Sebi would also be shortly putting in place a scheme for margin trading, Bajpai indicated. This has been hanging fire for a long time now and is needed in order to make physical settlement in the derivatives segment a reality.

Asked about the proposal to set up a contrarian fund, he said such a fund could be used to stabilise the equity market, much like the Reserve Bank of India's intervention in the foreign exchange market.

However, Sebi does not propose to be associated with the contrarian fund in any way.

Last month Sebi had proposed the idea of a contrarian fund to the government in order to counter the overwhelming force of the foreign institutional investors, which are driving the current rally. Bajpai said it was merely an idea and it was up to the government to implement it.
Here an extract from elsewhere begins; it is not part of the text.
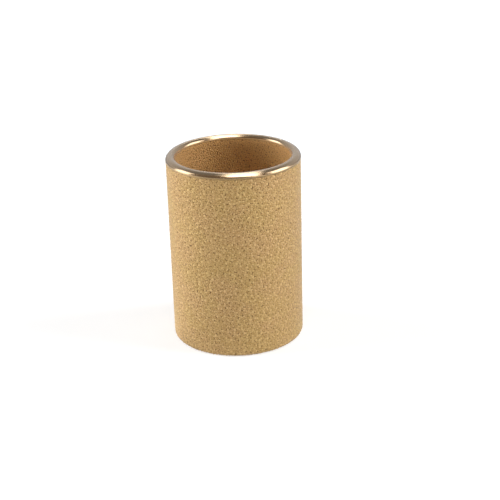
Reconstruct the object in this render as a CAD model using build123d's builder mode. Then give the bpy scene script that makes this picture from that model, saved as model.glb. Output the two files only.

He, however, clarified that it was more in the perspective of a risk management measure that it had been thought of.

The contrarian fund would be managed by an independent group of market savvy persons and it would be entirely up to them when to intervene in the market.

Bajpai said the idea had emerged out of the issues raised by both the media as well as Sebi officials over the poor participation of domestic financial institutions in the equity market.

"The FIIs, once they find opportunities for higher growth elsewhere, will go there and that means they will pull out from the market here," Bajpai pointed out.

The market regulator made it clear that he was only concerned with the sharpness in the rise of the Sensex rather than the actual movement. It has taken a mere 25 days for the index to rise from 5,000 to 6,000.

On initial public offerings and the massive oversubscription that has been the hallmark of recent IPOs, Bajpai said once the supply speeded up, the oversubscription would come down.

This would also be the way to remove the grey market. "There is a lot of money chasing too few issues," he pointed out.

On dabba trading, he said the solution was to streamline the settlement cycle, so that arbitrage between the official and unofficial markets stopped.